Copy exactly the lines of the material below that run from the one containing "heater_tray();" through the one containing "its imported frame.". Copy no other lines.

*DATA SEGMENT*:
--------
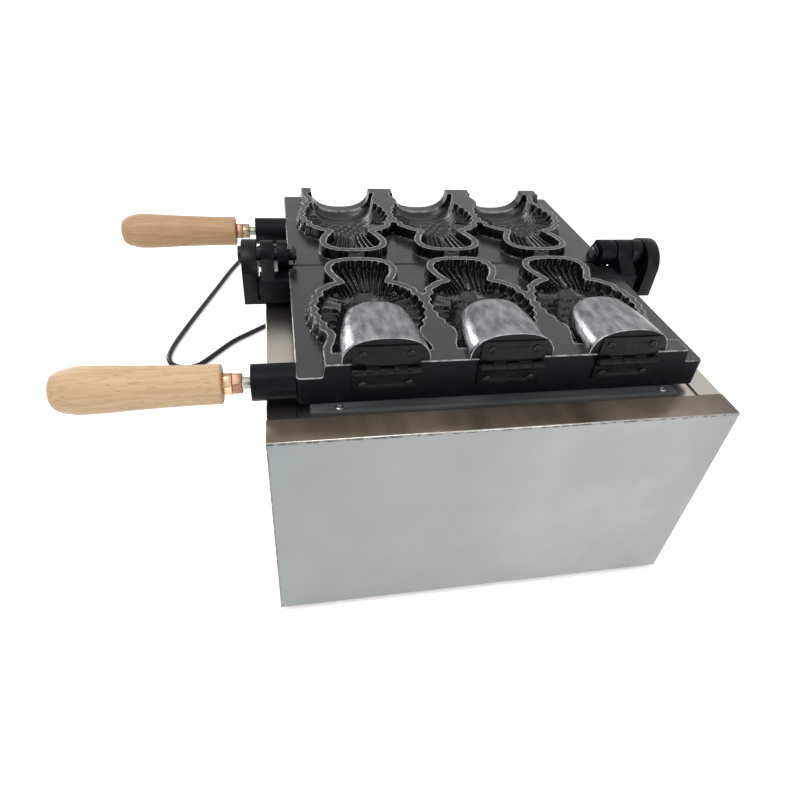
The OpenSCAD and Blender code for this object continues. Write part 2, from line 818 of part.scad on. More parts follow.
// Low-headed screws of one leaf, their shanks ending at the face behind it
module leaf_screws(k, z) {
    for (x = [-leaf_screw_x, leaf_screw_x]) translate([fish_x[k] + x, plate_front, z])
        rotate([90, 0, 0]) rotate_extrude($fn = round_fn)
            polygon([[0, 0.02], [1.55, 0.02], [1.55, leaf_t], [2.8, leaf_t], [2.4, leaf_t + 0.5],
                [0, leaf_t + 0.6]]);
}

module core_leaf_screws_left() {
    color("#2a2b2e") centred() leaf_screws(0, barrel_z + leaf_screw_up);
}

module core_leaf_screws_middle() {
    color("#2a2b2e") centred() leaf_screws(1, barrel_z + leaf_screw_up);
}

module core_leaf_screws_right() {
    color("#2a2b2e") centred() leaf_screws(2, barrel_z + leaf_screw_up);
}

module plate_leaf_screws() {
    color("#2a2b2e") centred() for (k = [0:2]) leaf_screws(k, barrel_z - leaf_screw_down);
}

// Heating

// Open sheet tray that carries the heaters and keeps their heat under the plates
module heater_tray() {
    t = 1;
    h = frame_top - sheet_t - tray_floor - 0.05;
    color("#aeb2b1") centred() difference() {
        translate([-tray_x + 2, tray_y[0], tray_floor]) cube([2 * tray_x - 4, tray_y[1] - tray_y[0], h]);
        translate([-tray_x + 2 + t, tray_y[0] + t, tray_floor + t])
            cube([2 * tray_x - 4 - 2 * t, tray_y[1] - tray_y[0] - 2 * t, h]);
        for (c = heater_centres(), d = [-1.5, 1.5])
            rod_x([-tray_x, -tray_x + 6], c + d * heater_run, heater_z, heater_d / 2 + 0.4);
    }
}

function heater_centres() = [hinge_y - 82, hinge_y + 82];

// Sheathed tube heater: four runs joined by half-round bends, its ends through the tray's wall
module heater(c) {
    r = heater_run / 2;
    for (k = [-1.5:1:1.5]) {
        left = abs(k) > 1 ? -tray_x - 12 : -heater_half;
        rod_x([left, heater_half], c + k * heater_run, heater_z, heater_d / 2);
    }
    for (b = [[1, -1], [-1, 0], [1, 1]]) translate([b[0] * heater_half, c + b[1] * heater_run, heater_z])
        rotate(b[0] > 0 ? -90 : 90) rotate_extrude(angle = 180, $fn = round_fn)
            translate([r, 0]) circle(r = heater_d / 2, $fn = 24);
    for (k = [-1.5, 1.5]) rod_x([-tray_x - 15, -tray_x - 11.9], c + k * heater_run, heater_z, 2);
}

module front_heater() {
    color("#6d6a66") centred() heater(heater_centres()[0]);
}

module rear_heater() {
    color("#6d6a66") centred() heater(heater_centres()[1]);
}

// Notched strips on the tray's floor that the tubes lie in
module heater_saddles() {
    color("#9a9e9d") centred() for (c = heater_centres(), x = [-80, 80]) difference() {
        translate([x, c - saddle_half, tray_floor + 1.02])
            cube([1.5, 2 * saddle_half, heater_z - tray_floor]);
        for (k = [-1.5:1:1.5]) {
            rod_x([x - 1, x + 3], c + k * heater_run, heater_z, heater_d / 2 + 0.05);
            translate([x - 1, c + k * heater_run - heater_d / 2 - 0.05, heater_z])
                cube([4, heater_d + 0.1, 9]);
        }
    }
}

// Controls, drawn on the left wall and mirrored onto the right one

module on_right() {
    centred() mirror([1, 0, 0]) children();
}

// Body behind the wall with its threaded neck and the shaft that the knob sits on
module control_body(y, depth, half) {
    inner = -wall_x + sheet_t + 0.05;
    translate([inner, y - half, knob_z - half]) cube([depth, 2 * half, 2 * half]);
    rod_x([-wall_x - knob_stand - 9, inner + 1], y, knob_z, shaft_d / 2);
    rod_x([inner, inner + depth + 4], y, knob_z, half * 0.6);
}

module front_thermostat() {
    color("#3a3b3f") on_right() control_body(knob_ys[0], 26, 15);
}

module rear_thermostat() {
    color("#3a3b3f") on_right() control_body(knob_ys[2], 26, 15);
}

module timer_drive() {
    color("#b79a58") on_right() control_body(knob_ys[1], 20, 20);
}

// Knob with a skirt, a fluted grip and a raised pointer
module knob(y) {
    r = knob_d / 2;
    flutes = 18;
    translate([-wall_x - knob_stand, y, knob_z]) rotate([0, -90, 0]) difference() {
        union() {
            rotate_extrude($fn = 96) polygon([[0, 0], [r, 0], [r, 2.2], [r - 1.2, 3.4], [0, 3.4]]);
            translate([0, 0, 3]) difference() {
                rotate_extrude($fn = 96) polygon([[0, 0], [r - 4, 0], [r - 5.2, knob_h - 4.2],
                    [r - 6.2, knob_h - 3], [0, knob_h - 3]]);
                for (k = [0:flutes - 1]) rotate(360 * k / flutes) translate([r - 3.4, 0, -0.01])
                    cylinder(r = 1.3, h = knob_h, $fn = 24);
            }
            translate([2, -1, knob_h - 0.6]) cube([r - 9, 2, 1]);
        }
        translate([0, 0, -1]) cylinder(r = shaft_d / 2 + bore_play, h = 11, $fn = round_fn);
    }
}

module front_heat_knob() {
    color("#202124") on_right() knob(knob_ys[0]);
}

module timer_knob() {
    color("#202124") on_right() knob(knob_ys[1]);
}

module rear_heat_knob() {
    color("#202124") on_right() knob(knob_ys[2]);
}

// Snap-in frame of the main switch, open in front and closed behind
module switch_frame() {
    w = rocker_w - 0.4;
    h = rocker_h - 0.4;
    color("#1c1d20") on_right() difference() {
        union() {
            translate([-wall_x - 1.8, rocker_y - w / 2 - 2, rocker_z - h / 2 - 2]) cube([1.75, w + 4, h + 4]);
            translate([-wall_x - 1, rocker_y - w / 2, rocker_z - h / 2]) cube([19, w, h]);
        }
        translate([-wall_x - 3, rocker_y - w / 2 + 1.2, rocker_z - h / 2 + 1.2]) cube([17, w - 2.4, h - 2.4]);
        translate([rocker_x, rocker_y, rocker_z - h]) cylinder(r = 1 + bore_play, h = 2 * h, $fn = round_fn);
    }
}

// Rocker with two hollowed wings, tilting about the pivot through its middle
rocker_tilt = 9;
module switch_rocker() {
    half_w = rocker_w / 2 - 2.6;
    half_h = rocker_h / 2 - 1.8;
    color("#b3261e") on_right() translate([rocker_x, rocker_y, rocker_z]) rotate([0, 0, rocker_tilt]) {
        translate([0, 0, -half_h]) linear_extrude(2 * half_h)
            polygon([[-7.4, -half_w + 1], [-5.8, 0], [-7.4, half_w - 1], [-5.6, half_w], [0, half_w - 1.4],
                [3, 2.6], [3, -2.6], [0, -half_w + 1.4], [-5.6, -half_w]]);
        translate([0, 0, -half_h - 1.2]) cylinder(r = 1, h = 2 * half_h + 2.4, $fn = round_fn);
    }
}

// Round lenses of the heat lamps with their bodies through the wall
module pilot_lamps() {
    color("#d2661f") on_right() for (y = [knob_ys[0], knob_ys[2]])
        translate([-wall_x + 20, y, lamp_z]) rotate([0, -90, 0]) rotate_extrude($fn = round_fn)
            polygon([[0, 0], [4.8, 0], [4.8, 20.05], [7, 20.05], [7, 21.4], [5, 23.4], [2.6, 24.4],
                [0, 24.8]]);
}

// Ceramic block on the base where the lead meets the heaters' wires
module terminal_block() {
    z = foot_h + 2 * sheet_t;
    color("#e4e0d6") centred() difference() {
        translate([gland_x - 26, cabinet_d - 70, z]) cube([52, 20, 16]);
        for (k = [-2:2]) translate([gland_x + k * 10, cabinet_d - 60, z + 7]) {
            cylinder(r = 2.2, h = 12, $fn = round_fn);
        }
    }
}

// Mains cord

// Tapered rubber relief with a collar against the rear wall
module cord_gland() {
    color("#191a1c") centred() translate([gland_x, cabinet_d - sheet_t - 4, gland_z]) rotate([-90, 0, 0])
        rotate_extrude($fn = round_fn) polygon([[0, 0], [8, 0], [8, 3.95], [5.9, 3.95], [5.9, 5.25],
            [9, 5.25], [9, 8], [6.2, 10], [cord_d / 2 + 0.9, gland_len + sheet_t + 4],
            [0, gland_len + sheet_t + 4]]);
}

// Centre line of the coil after t turns: spiralling in below, climbing a layer at the turn, then out above
function coil_point(t) = let (half = coil_turns / 2, r = coil_r - coil_pitch * min(t, coil_turns - t),
    rise = min(max((t - half + 0.25) / 0.5, 0), 1), a = coil_start - 360 * t)
    [coil_x + r * cos(a), coil_y + r * sin(a), cord_z + coil_pitch * rise * rise * (3 - 2 * rise)];

coil_heading = [sin(coil_start), -cos(coil_start), 0];
coil_in = coil_point(0) - coil_stub * coil_heading;
coil_out = coil_point(coil_turns) + coil_stub * coil_heading;
coil_path = concat([coil_in], [for (i = [0:coil_turns * coil_rings]) coil_point(i / coil_rings)], [coil_out]);

// Least distance between two stretches of the coil that are over half a turn apart
coil_gap = min([for (i = [0:len(coil_path) - 1], j = [i + coil_rings / 2:1:len(coil_path) - 1])
    norm(coil_path[i] - coil_path[j])]) - cord_d;

// Route of the cord from the relief, down to the table, round the loop beside the cabinet and to the coil
cord_route = concat([[gland_x, cabinet_d + gland_len, gland_z], [-110, 406, 45], [-110, 426, 40],
    [-111, 444, 28], [-115, 460, 14], [-125, 472, 6], [-139, 475, 3.4], [-154, 467, 3.4],
    [-169, 453, 3.4], [-183, 440, 3.4], [-204, 422, 3.4], [-223, 405, 3.4], [-241, 382, 3.4],
    [-257, 360, 3.4], [-267, 351, 3.4], [-279, 348, 3.4], [-291, 352, 3.4], [-299, 361, 3.4],
    [-302, 375, 3.4], [-299, 398, 3.4], [-289, 435, 3.4], [-277, 476, 3.4], [-265, 515, 3.4],
    [-252, 557, 3.4], [-239, 600, 3.4], [-226, 637, 3.4], [-217, 652, 3.4], [-207, 663.5, 3.4]],
    [coil_in]);

// Short end from the top of the coil to the plug beside it
tail_route = [coil_out, [-176, 692, 9], [-158, 698, 5.5], [-138, 698, 4], [-120, 697, 7], [-108, 697, 10.6],
    [plug_x, plug_y, plug_h / 2]];

function unit(v) = v / norm(v);

// Direction of a path at one of its points
function heading(p, i) = unit(p[min(i + 1, len(p) - 1)] - p[max(i - 1, 0)]);

// Ring of a round tube about one of its points, square to its path
function tube_ring(c, d, r, n) = let (u = unit(cross(d, [0, 0, 1])), v = cross(u, d))
    [for (j = [0:n - 1]) c + r * (cos(360 * j / n) * u + sin(360 * j / n) * v)];

// Round tube along a path, its two end rings square to the given end directions
module tube(path, n, first, last) {
    m = len(path) - 1;
    skin([for (i = [0:m]) let (way = i == 0 ? first : i == m ? last : heading(path, i))
        tube_ring(path[i], way, cord_d / 2, n)]);
}

module mains_cord() {
    color("#131416") centred() tube(smooth_curve(cord_route, 2), cord_sides, [0, 1, 0], coil_heading);
}

module cord_coil() {
    echo(least_gap_in_coil = coil_gap);
    color("#131416") centred() tube(coil_path, coil_sides, coil_heading, coil_heading);
}

module cord_tail() {
    color("#131416") centred() tube(smooth_curve(tail_route, 2), cord_sides, coil_heading, [1, 0, 0]);
}

// Angled plug: ribbed neck along the cord, flat body, two round pins across it
module mains_plug() {
    color("#1b1b1e") centred() translate([plug_x, plug_y, plug_h / 2]) {
        rotate([0, 90, 0]) rotate_extrude($fn = round_fn) polygon([[0, 0], [cord_d / 2 + 1, 0],
            [cord_d / 2 + 2.6, plug_neck - 3], [plug_h / 2 - 1, plug_neck + 0.5], [0, plug_neck + 0.5]]);
        translate([0, 0, -plug_h / 2]) linear_extrude(plug_h) translate([plug_neck, -plug_w / 2])
            rounded_rect([0, 0], [plug_body, plug_w], 7);
        for (k = [-0.5, 0.5]) {
            x = plug_neck + plug_body / 2 + k * plug_pin_pitch;
            translate([x, -plug_w / 2 + 0.5, 0]) rotate([90, 0, 0]) rotate_extrude($fn = round_fn)
                polygon([[0, 0], [plug_pin_d / 2, 0], [plug_pin_d / 2, plug_pin_len - 1],
                    [plug_pin_d / 2 - 1, plug_pin_len + 0.5], [0, plug_pin_len + 0.5]]);
        }
    }
}

front_panel();
left_side_panel();
right_side_panel();
rear_panel();
base_plate();
rubber_feet();
top_frame();
front_rest_bar();
rear_rest_bar();
rest_bar_screws();
left_hinge_bracket();
right_hinge_bracket();
bracket_screws();
left_hinge_pin();
right_hinge_pin();
hinge_spacer();
front_plate();
rear_plate();
front_handle_stud();
rear_handle_stud();
front_handle_nuts();
rear_handle_nuts();
front_handle_grip();
rear_handle_grip();
left_core();
middle_core();
right_core();
left_core_leaf();
middle_core_leaf();
right_core_leaf();
left_plate_leaf();
middle_plate_leaf();
right_plate_leaf();
left_leaf_pin();
middle_leaf_pin();
right_leaf_pin();
core_leaf_screws_left();
core_leaf_screws_middle();
core_leaf_screws_right();
plate_leaf_screws();
heater_tray();
front_heater();
rear_heater();
heater_saddles();
front_thermostat();
rear_thermostat();
timer_drive();
front_heat_knob();
rear_heat_knob();
timer_knob();
switch_frame();
switch_rocker();
pilot_lamps();
terminal_block();
cord_gland();
mains_cord();
cord_coil();
cord_tail();
mains_plug();
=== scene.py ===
"""Dresses a three-fish open-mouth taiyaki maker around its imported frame.

The cabinet stands on a pale floor with both mould plates laid open. Sizes are written in the cabinet's
millimetres, and place() turns them into metres in the frame's axes: X along the hinge line, Y to the back,
Z up, origin under the middle of the machine.
"""

import json
import logging
import math
from dataclasses import dataclass, field
from enum import Enum
from typing import Callable, Optional, Sequence

import bmesh
import bpy
import numpy as np
from mathutils import Matrix, Vector


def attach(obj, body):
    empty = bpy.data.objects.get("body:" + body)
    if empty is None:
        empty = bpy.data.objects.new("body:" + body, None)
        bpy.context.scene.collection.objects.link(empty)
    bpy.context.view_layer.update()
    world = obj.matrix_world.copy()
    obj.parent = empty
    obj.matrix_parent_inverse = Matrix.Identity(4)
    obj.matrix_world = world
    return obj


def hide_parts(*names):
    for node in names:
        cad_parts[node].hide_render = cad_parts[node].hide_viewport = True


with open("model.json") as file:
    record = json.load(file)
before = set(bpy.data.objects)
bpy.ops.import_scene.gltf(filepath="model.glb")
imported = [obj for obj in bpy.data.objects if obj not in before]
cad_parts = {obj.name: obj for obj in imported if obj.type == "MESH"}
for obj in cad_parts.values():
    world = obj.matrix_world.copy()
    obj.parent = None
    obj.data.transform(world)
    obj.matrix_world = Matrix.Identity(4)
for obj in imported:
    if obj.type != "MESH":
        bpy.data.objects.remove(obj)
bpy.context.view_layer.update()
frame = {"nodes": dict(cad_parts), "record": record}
LOG = logging.getLogger("taiyaki_maker")

MM = 0.001
IMAGE_SIDE = 800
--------
*REPLY*:
heater_tray();
front_heater();
rear_heater();
heater_saddles();
front_thermostat();
rear_thermostat();
timer_drive();
front_heat_knob();
rear_heat_knob();
timer_knob();
switch_frame();
switch_rocker();
pilot_lamps();
terminal_block();
cord_gland();
mains_cord();
cord_coil();
cord_tail();
mains_plug();
=== scene.py ===
"""Dresses a three-fish open-mouth taiyaki maker around its imported frame.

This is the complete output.